Take a Deep Breath: ISM Is Not Good, But It's Not 2009

At the risk of sounding unfazed in the face of an obviously bad situation: the fifth consecutive month of manufacturing contraction and worst print since 2009 in today’s ISM may not be as awful as it looks.

An Ugly Report, But Don’t Fear the Reaper

Let’s get the ugly stuff out of the way: the ISM manufacturing index came in at 47.2 for December, signaling that industrial activity shrank in each of the last five months of the year. Even worse is the fact that this marks the lowest headline for the ISM since the recession. Various subcomponents also plumbed lows that haven’t been touched in a decade, including most notably employment which fell to 45.1.

What if the ISM Is Overstating the Weakness in Manufacturing?

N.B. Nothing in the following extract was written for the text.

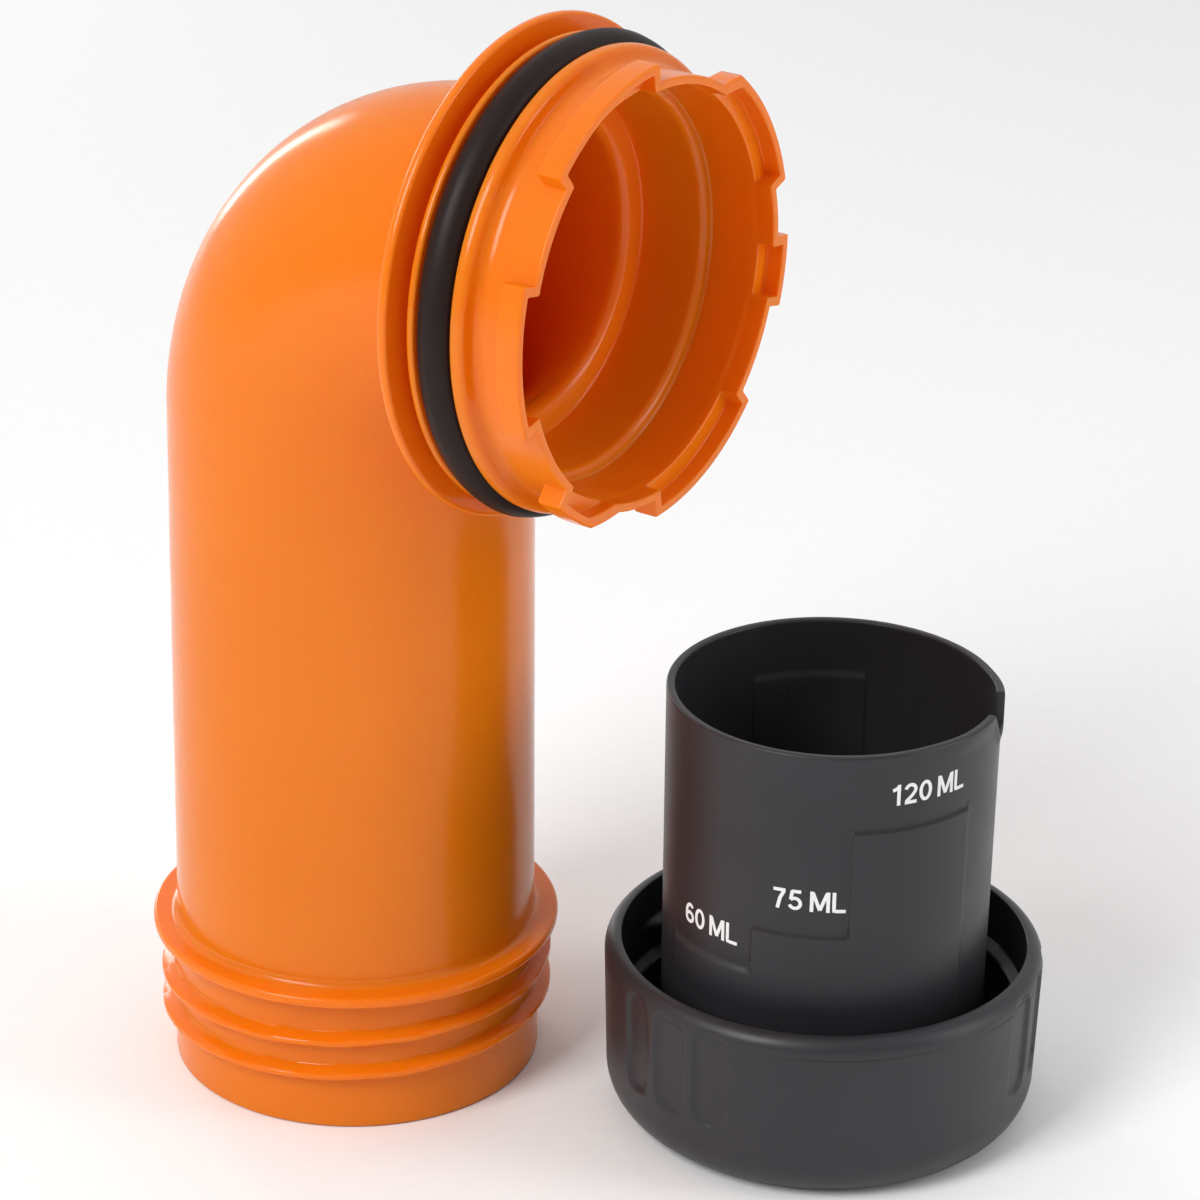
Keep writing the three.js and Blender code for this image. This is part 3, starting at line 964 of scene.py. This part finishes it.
def make_light(name, place, size, power):
    data = bpy.data.lights.new(name, "AREA")
    data.shape = "RECTANGLE"
    data.size, data.size_y = size
    data.energy = power
    light = bpy.data.objects.new(name, data)
    light.location = place
    light.rotation_mode = "QUATERNION"
    light.rotation_quaternion = (Vector(LIGHT_TARGET) - Vector(place)).to_track_quat("-Z", "Y")
    bpy.context.scene.collection.objects.link(light)


def make_floor():
    mesh = bpy.data.meshes.new("floor")
    corners = [(x * FLOOR_HALF, y * FLOOR_HALF, 0) for x, y in ((-1, -1), (1, -1), (1, 1), (-1, 1))]
    mesh.from_pydata(corners, [], [(0, 1, 2, 3)])
    floor = bpy.data.objects.new("floor", mesh)
    floor.location.z = FLOOR_HEIGHT
    bpy.context.scene.collection.objects.link(floor)
    material, nodes, links, shader = new_material("floor_paper")
    noise = noise_at(nodes, links, FLOOR_GRAIN_SCALE)
    colour = ramp_between(nodes, links, noise.outputs["Fac"], (0.95, 0.95, 0.95), (0.97, 0.97, 0.97))
    links.new(colour.outputs["Color"], shader.inputs["Base Color"])
    shader.inputs["Roughness"].default_value = FLOOR_ROUGHNESS
    mesh.materials.append(material)


def make_world():
    """A white sky, brighter on the side behind the spout than on the side of the camera."""
    world = bpy.data.worlds.new("studio")
    bpy.context.scene.world = world
    world.use_nodes = True
    nodes, links = world.node_tree.nodes, world.node_tree.links
    background = nodes["Background"]
    background.inputs["Color"].default_value = (1, 1, 1, 1)
    direction = nodes.new("ShaderNodeTexCoord")
    facing = nodes.new("ShaderNodeVectorMath")
    facing.operation = "DOT_PRODUCT"
    facing.inputs[1].default_value = Vector(SKY_BRIGHT_SIDE).normalized()
    strength = nodes.new("ShaderNodeMapRange")
    strength.inputs["From Min"].default_value = -1
    strength.inputs["To Min"].default_value = SKY_STRENGTH[0]
    strength.inputs["To Max"].default_value = SKY_STRENGTH[1]
    links.new(direction.outputs["Generated"], facing.inputs[0])
    links.new(facing.outputs["Value"], strength.inputs["Value"])
    links.new(strength.outputs["Result"], background.inputs["Strength"])


make_camera()
make_floor()
make_world()
make_light("key", (-0.15, -1.0, 0.95), (0.5, 0.7), 11)
make_light("left_strip", (-0.98, 0.5, 0.28), (0.1, 0.5), 1.2)
make_light("right_strip", (1.0, 0.35, 0.4), (0.3, 0.9), 3.5)
bpy.context.scene.view_settings.view_transform = "Standard"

An argument could be made that the ISM has offered a glass-half-empty look at the industrial sector in recent months. That’s not to say there has not been pressure, a number of other purchasing manager surveys have indicated a softening, but the ISM looks decidedly worse than others. The top chart plots the ISM alongside the Markit Manufacturing PMI and our ISM-weighted compilation of five regional Fed manufacturing surveys. A downward trend in all three lines can be seen starting around the middle part of 2018 signaling a slower pace of growth; the key difference is that only the ISM has broken through the breakeven and is signaling outright decline. Our forecast for a modest pick-up in business fixed investment spending this year is better reflected by these alternative gauges, but admittedly this report has us rethinking that somewhat.

All Our Times Have Come…Here but Now They’re Gone

The trade war has been a significant headwind and factor in the trend decline since 2018. The middle charts shows the rising cost of the trade war and the concomitant decline in the ISM.

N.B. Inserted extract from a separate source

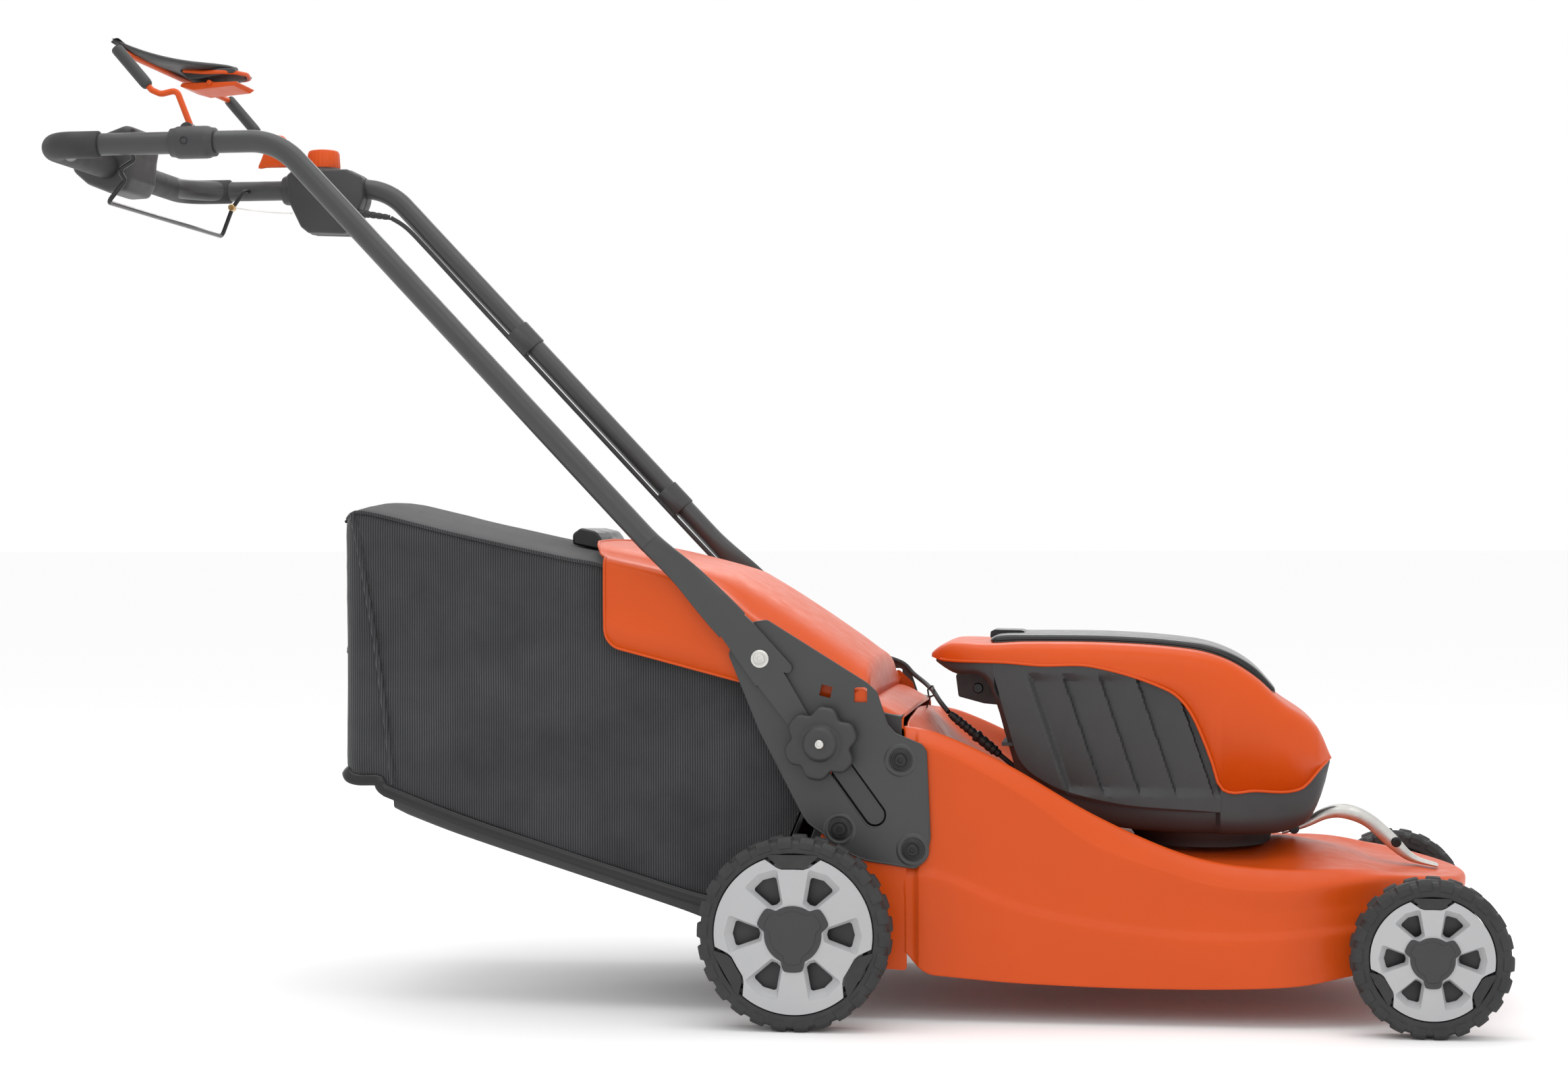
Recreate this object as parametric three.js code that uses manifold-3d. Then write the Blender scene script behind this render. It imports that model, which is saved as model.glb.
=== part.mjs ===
// Battery lawn mower with a pressed deck, four wheels, a folding loop handle and a rear grass bag.
//
// Millimetres. +X is the front of the mower, +Z is up, and the right-hand side is -Y.
// The parts are laid out from the rear axle's X and the ground, then the whole group is moved
// so that its origin is the middle of its box, on the ground.

import * as THREE from 'three';
import { mergeVertices } from 'three/addons/utils/BufferGeometryUtils.js';
import Module from 'manifold-3d';

const wasm = await Module();
wasm.setup();

// Driving dimensions.

const GAP = 0.35;
const SIDES = [['right', -1], ['left', 1]];

const REAR_WHEEL = { x: 0, radius: 105.7, rim: 87, face: 294, width: 44 };
const FRONT_WHEEL = { x: 681.7, radius: 85.4, rim: 65.7, face: 258, width: 42 };
const AXLE_RADIUS = 6;
const WHEEL_SIDES = 28;

const TUBE_RADIUS = 12.7;
const TUBE_BORE = 13.8;
const TUBE_Y = 224;
const GRIP_Z = 987;
const BEND_X = -597;
const SLANT = 0.9375;
const GRIP_BAR_X = -871;
const GRIP_CORNER = 60;
const GRIP_RADIUS = 15.5;
const GRIP_END_X = -807;

const PIVOT = { x: -46, z: 401 };
const CLAMP = { x: 23, z: 308 };
const SLOT_END = { x: 81, z: 228 };
const FLAT_Y = [211, 218];
const PLATE_Y = [207.6, 210.7];
const CHEEK_Y = [204.3, 207.2];

const DECK_REAR = 110;
const DECK_HALF_WIDTH = 207;
const DECK_NOSE_START = 500;
const DECK_NOSE_LENGTH = 243;
const DECK_STEP = 5;
const SHEET = 2.6;
const BAY_WALL_X = 656;

const MOTOR_X = 443;
const MOTOR_RADIUS = 58;
const BLADE_RADIUS = 198;
const BLADE_Z = 62;

const FLAP_HINGE = { x: 67, z: 357 };
const FLAP_HALF_WIDTH = 197;
const BAG_HALF_WIDTH = 186;
const BAG_WALL = 4;

const LID_HINGE_X = 528;
const UPPER_BAIL_PIVOT = { x: -708, z: 1004 };
const LOWER_BAIL_PIVOT = { x: -779, z: 985 };
const BAIL_LEG_Y = 193;

// Finishes.

const paint = (color, roughness, metalness) => new THREE.MeshStandardMaterial({ color, roughness,
  metalness });
const ORANGE = paint(0xd85a1a, 0.3, 0.1);
const GREY_STEEL = paint(0x4a4a4b, 0.45, 0.5);
const DARK_PLASTIC = paint(0x3a3b3c, 0.6, 0);
const GLOSS_BLACK = paint(0x1c1c1d, 0.12, 0);
const RUBBER = paint(0x2d2d2e, 0.85, 0);
const SILVER_PLASTIC = paint(0xb4b6b8, 0.4, 0.2);
const ZINC = paint(0xc9c9c7, 0.3, 0.9);
const FABRIC = paint(0x3f4041, 0.95, 0);

// Geometry helpers.

/** A closed copy with merged vertices, no degenerate faces, and its faces pointing out. */
function closed(geometry) {
  const bare = geometry.clone();
  bare.deleteAttribute('normal');
  bare.deleteAttribute('uv');
  const merged = mergeVertices(bare, 1e-3);
  const index = [];
  for (let i = 0; i < merged.index.count; i += 3) {
    const [a, b, c] = [0, 1, 2].map((k) => merged.index.getX(i + k));
    if (a !== b && b !== c && c !== a) index.push(a, b, c);
  }
  if (signedVolume(merged.attributes.position, index) < 0) index.reverse();
  merged.setIndex(index);
  return merged;
}

function signedVolume(position, index) {
  const [a, b, c] = [new THREE.Vector3(), new THREE.Vector3(), new THREE.Vector3()];
  let volume = 0;
  for (let i = 0; i < index.length; i += 3) {
    a.fromBufferAttribute(position, index[i]);
    b.fromBufferAttribute(position, index[i + 1]);
    c.fromBufferAttribute(position, index[i + 2]);
    volume += a.dot(b.cross(c)) / 6;
  }
  return volume;
}

function toSolid(geometry) {
  const shape = closed(geometry);
  return new wasm.Manifold(new wasm.Mesh({
    numProp: 3,
    vertProperties: new Float32Array(shape.attributes.position.array),
    triVerts: new Uint32Array(shape.index.array),
  }));
}

function fromSolid(solid) {
  const mesh = solid.getMesh();
  const geometry = new THREE.BufferGeometry();
  geometry.setAttribute('position', new THREE.BufferAttribute(new Float32Array(mesh.vertProperties), 3));
  geometry.setIndex(Array.from(mesh.triVerts));
  return geometry;
}

function combine(method, first, others) {
  return fromSolid(others.reduce((sum, next) => sum[method](toSolid(next)), toSolid(first)));
}

const join = (first, ...others) => combine('add', first, others);
const cut = (first, ...others) => combine('subtract', first, others);
const common = (first, ...others) => combine('intersect', first, others);

function block(x0, x1, y0, y1, z0, z1) {
  const box = new THREE.BoxGeometry(x1 - x0, y1 - y0, z1 - z0);
  return box.translate((x0 + x1) / 2, (y0 + y1) / 2, (z0 + z1) / 2);
}

/** A rod along Y between two Y values. */
function rodY(x, z, radius, y0, y1, sides = 16) {
  const rod = new THREE.CylinderGeometry(radius, radius, Math.abs(y1 - y0), sides);
  return rod.translate(x, (y0 + y1) / 2, z);
}

/** A rod or cone along Z between two heights. */
function rodZ(x, y, z0, z1, radius, sides = 16, topRadius = radius) {
  const rod = new THREE.CylinderGeometry(topRadius, radius, z1 - z0, sides);
  return rod.rotateX(Math.PI / 2).translate(x, y, (z0 + z1) / 2);
}

/** A rod between two points. */
function rodBetween(from, to, radius, sides = 10) {
  const start = new THREE.Vector3(...from);
  const span = new THREE.Vector3(...to).sub(start);
  const rod = new THREE.CylinderGeometry(radius, radius, span.length(), sides);
  rod.applyQuaternion(new THREE.Quaternion().setFromUnitVectors(new THREE.Vector3(0, 1, 0),
    span.clone().normalize()));
  return rod.translate(...start.add(span.multiplyScalar(0.5)));
}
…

If 2019 was a year of escalation in the trade war, perhaps 2020 will at least be a year in which things stop getting worse. On January 15, the detailed terms of the Phase I trade deal with China are set to be released with a formal signing at the White House.

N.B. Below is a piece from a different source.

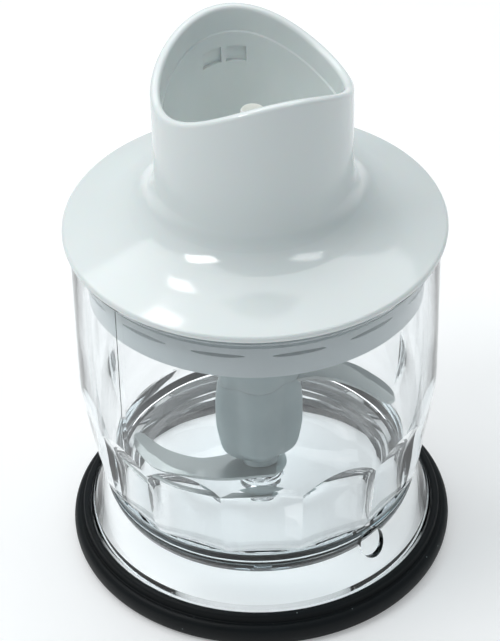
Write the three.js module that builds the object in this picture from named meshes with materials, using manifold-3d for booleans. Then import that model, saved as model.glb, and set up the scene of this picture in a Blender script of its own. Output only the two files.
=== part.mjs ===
// Mini chopper for a hand blender: clear faceted bowl, two-level blade, geared lid with a drive tower.
// Millimetres, +Z up. The origin is on the table, on the axis, under the middle of the anti-slip ring.
import * as THREE from "three";
import Module from "manifold-3d";

const wasm = await Module();
wasm.setup();

// ---- driving dimensions ----
const FACETS = 14; // flat thumb cuts round the foot of the bowl
const FACET_TURN = 0.45; // degrees from the front to the middle of the first facet
const RIM_Z = 101.2; // top of the bowl's rim
const LID_Z = 101.5; // underside of the lid's edge
const TOWER_R = 25.4;
const TOWER_BORE_R = 22.9;
const TOWER_Z = 147.8; // mean height of the wavy tower rim
const TOWER_WAVE = 5.5; // the rim swings this far above and below the mean
const TOWER_PEAK = 198; // azimuth of one of its two peaks
const WELL_FLOOR_Z = 114.4;
const GEAR_FLOOR_Z = 111.6;
const PIN_R = 2;
const SLEEVE_R = 4;
const RUNNING = 0.06; // radial clearance of a turning fit
const LOWER_BLADE_Z = 21.1;
const UPPER_BLADE_Z = 49.5;
const BLADE_T = 1;
const MODULE = 0.7;
const SUN_TEETH = 12;
const PLANET_TEETH = 18;
const RING_TEETH = 48;
const PRESSURE_ANGLE = (25 * Math.PI) / 180;
const BACKLASH = 0.22;
const PLANET_R = (MODULE * (SUN_TEETH + PLANET_TEETH)) / 2; // distance from axis to planet axis
const GEAR_Z = 104;
const GEAR_T = 5;
const SCREW_R = 30; // pitch radius of the cover screws
const SCREW_TURN = 35;
const HOLE_AZ = 42.7; // drain hole in the skirt
const HOLE_Z = 18.3;
const HOLE_R = 4.1;

const deg = Math.PI / 180;

// ---- materials ----
const paint = (color, roughness, metalness = 0, opacity = 1) =>
  new THREE.MeshStandardMaterial({ color, roughness, metalness, opacity, transparent: opacity < 1 });
const lidWhite = paint("#e6eae9", 0.28);
const coverWhite = paint("#d3dadb", 0.35);
const clearPlastic = paint("#dbe6ea", 0.06, 0, 0.35);
const rubber = paint("#14191b", 0.62);
const frosted = paint("#a9b7ba", 0.5);
const bladeSteel = paint("#b9bcba", 0.28, 1);
const pinSteel = paint("#c9ccce", 0.18, 1);
const acetal = paint("#eef0ea", 0.4);
const nylon = paint("#e9e4d2", 0.5);
const bronze = paint("#a9783f", 0.4, 1);
const sealRubber = paint("#2b2f31", 0.7);
const screwSteel = paint("#9da1a3", 0.3, 1);

// ---- shared shape makers ----

// A closed profile of [radius, height] pairs, anticlockwise, turned about Z.
// Azimuth 0 is the front (-Y) and grows towards +X. The optional bend moves each vertex.
function turned(profile, segments, bend) {
  const points = profile.map(([r, z]) => new THREE.Vector2(r, z));
  const onAxis = profile[0][0] === 0 && profile[profile.length - 1][0] === 0;
  if (!onAxis) points.push(points[0].clone());
  const shape = new THREE.LatheGeometry(points, segments).rotateX(Math.PI / 2);
  if (bend) {
    const p = shape.attributes.position;
    for (let i = 0; i < p.count; i++) {
      const azimuth = Math.atan2(p.getX(i), -p.getY(i)) / deg;
      const [r, z] = bend(Math.hypot(p.getX(i), p.getY(i)), p.getZ(i), azimuth);
      p.setXYZ(i, r * Math.sin(azimuth * deg), -r * Math.cos(azimuth * deg), z);
    }
  }
  return shape;
}

// A flat outline with holes, extruded from z0 to z1.
function plate(outline, holes, z0, z1) {
  const shape = new THREE.Shape(outline.map(([x, y]) => new THREE.Vector2(x, y)));
  shape.holes = holes.map((h) => new THREE.Path(h.map(([x, y]) => new THREE.Vector2(x, y))));
  const made = new THREE.ExtrudeGeometry(shape, { depth: z1 - z0, bevelEnabled: false, curveSegments: 1 });
  return made.translate(0, 0, z0);
}

// Points of a circle, or of a polygon with few sides.
function circle(r, sides, x = 0, y = 0, turn = 0) {
  return Array.from({ length: sides }, (_, i) => {
    const a = turn * deg + (i * 2 * Math.PI) / sides;
    return [x + r * Math.cos(a), y + r * Math.sin(a)];
  });
}

function solid(geometry) {
  const source = geometry.index ? geometry.toNonIndexed() : geometry;
  const position = source.attributes.position.array;
  const keys = new Map();
  const vertices = [];
  const corners = [];
  for (let i = 0; i < position.length; i += 3) {
    const key = [0, 1, 2].map((k) => Math.round(position[i + k] * 1e4)).join();
    if (!keys.has(key)) {
      keys.set(key, keys.size);
      vertices.push(position[i], position[i + 1], position[i + 2]);
    }
    corners.push(keys.get(key));
  }
  const kept = [];
  for (let i = 0; i < corners.length; i += 3) {
    const [a, b, c] = corners.slice(i, i + 3);
    if (a !== b && b !== c && a !== c) kept.push(a, b, c);
  }
  const vertProperties = new Float32Array(vertices);
  const triVerts = new Uint32Array(kept);
  return new wasm.Manifold(new wasm.Mesh({ numProp: 3, vertProperties, triVerts }));
}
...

We are not so sanguine as to suggest this is the end of the trade war, but it is certainly a de-escalation and that is a start. To the extent that trade policy put downward pressure on the manufacturing sector, each phase of détente ought to relieve that pressure; if so today’s report may mark the low point. 737 MAX Considerations

A top concern for us is the duration of the suspension of production for the 737 MAX because it will reverberate across the manufacturing sector. With production scheduled to halt this month, we have removed the 126 737 MAX jets that would have been produced in Q1 from our forecast and that alone will pull industrial production into negative territory in Q1. For further reading see our recent special report. The longer it goes, the worse it is for industrial output.